Another good technique to break up colors on the high areas is to cut a 1inch chip brush halfway down so that the bristles are really stiff. Then you mix a few different color shades off from the rock and you speckle the rock by basically flinging the paint by running your finger across the bristles. Makes another cool effect to break up solid colors.

Nice work all around!!!! Wish I had the time for something of this scale. I'm doing a rock background for a 20 tall conversion. Just finished sculpting the foam tonight and doing a cement layer tomorrow. Trying to at least do something realistic even though it's not as extensive.

Looking forward to seeing the rest.

D


----------



## Gnarly (Mar 3, 2011)

That rock work is really epic. I think I'm going to try this technique with my fake rocks. 

Really lovely vivarium you're building. I can't wait to see more progree.


----------



## Okapi (Oct 12, 2007)

Gnarly said:


> That rock work is really epic. I think I'm going to try this technique with my fake rocks.
> 
> Really lovely vivarium you're building. I can't wait to see more progree.

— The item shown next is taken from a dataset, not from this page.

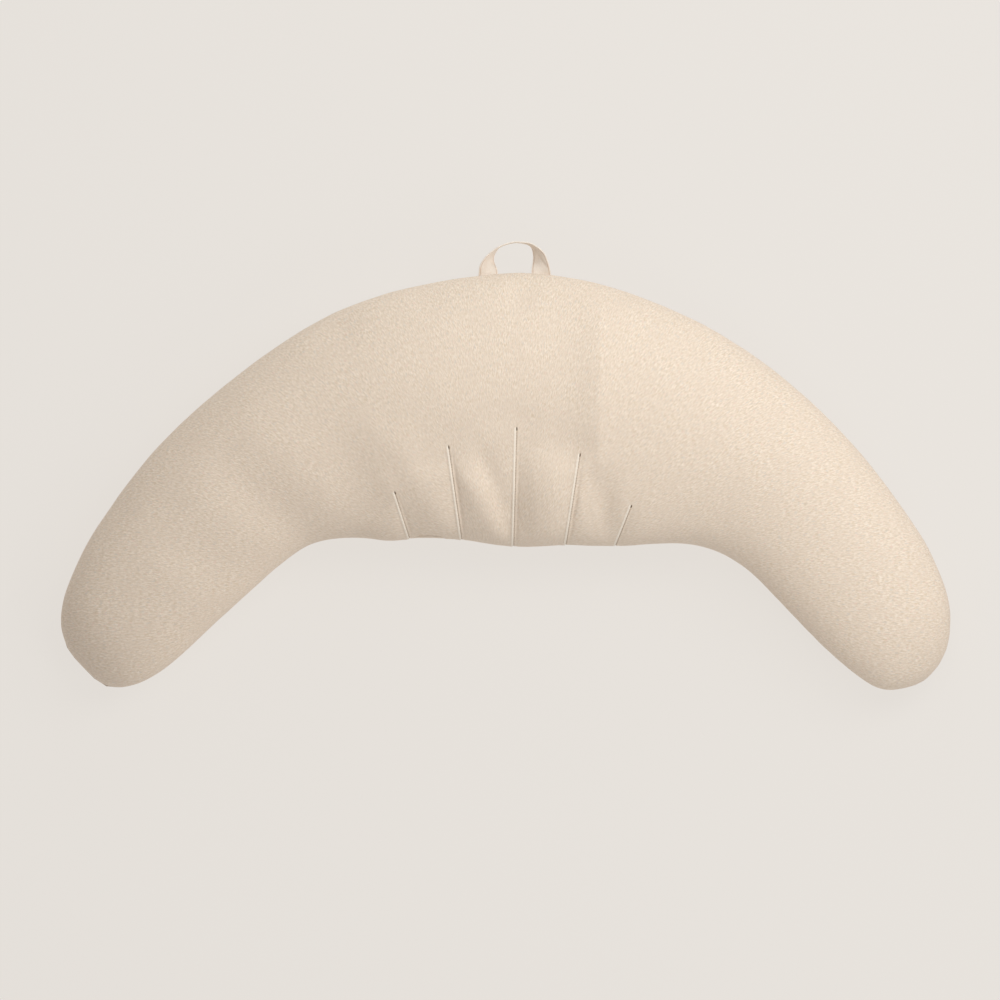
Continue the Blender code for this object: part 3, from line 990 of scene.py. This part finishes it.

Thanks. I havent done anything else with it yet. Ive been in training for my job the past few weeks. Getting up earlier than normal, driving an hour to corporate buildings, spending 8 hours in meetings/training sessions/touring places, and then driving 1 hour back home daily is killing me. If it wasnt for my Iphone i would have gotten lost so many times these past few weeks. At least they are compensating me for gas mileage.


----------



## Okapi (Oct 12, 2007)

I finally got a chance to work on this. Yesterday I mixed up some red art clay for the background and substrate and started my first round of planting:









Today I finished planting and started up the waterfall.

FTS left angle:









FTS right angle:









Left side:









Middle:









Right side:










The waterfall:









Here is the back side:









View from the top looking down:









Ill still be tinkering with plant placement, but I figured it was time for an update.
Next on my to do list is get better lighting and a fan to keep the front clear.


----------



## Morgan Freeman (Feb 26, 2009)

Looks awesome.


----------



## deboardfam (Feb 7, 2011)

Wow. Just wow. Love the in wall look. Love the layout. Love the small water level. Looks great. What do you plan on keeping in this?


----------



## Okapi (Oct 12, 2007)

I plan on putting my three Leucs in there once the plants get a chance to establish


----------



## dfrmav (Feb 22, 2011)

you need a big brom on that left wall...like 8-10" across.


----------



## Okapi (Oct 12, 2007)

I have a hanging basket of Fireballs with pups, so I may add another fire ball to the tank later, but for now I think im done planting broms. Its kind of hard to make out in the pictures but there is a Neo ('Sarah head' I think?) with long leaves that is pupping on the left rock wall. With the length that their leaves get, once her pups start pupping, that side will be a wall of broms. I learned from one of my verts that if you plant too many types of broms too close together, when they all start pupping it becomes a tangled mess. The plan is to let that one side fill in naturally with a little colony of all the same broms. That should only take about 6 months and will look pretty good.
Counting the pups, the tank has 3 'Sarah head' Neos, 2 fireball Neos, and 2 chiquita Linda Neos.


----------



## Bluestar (Apr 13, 2011)

Was just wondering how your cement dripwall was holding up? I'm getting ready to use the same product and was curious if you ended up sealing the wall or not?


----------



## whatamithinking02 (Mar 14, 2011)

Very nice.. come over next week to start on my wall




Okapi said:


> I finally got a chance to work on this. Yesterday I mixed up some red art clay for the background and substrate and started my first round of planting:
> 
> 
> 
> ...


----------



## Okapi (Oct 12, 2007)

Bluestar said:


> Was just wondering how your cement dripwall was holding up? I'm getting ready to use the same product and was curious if you ended up sealing the wall or not?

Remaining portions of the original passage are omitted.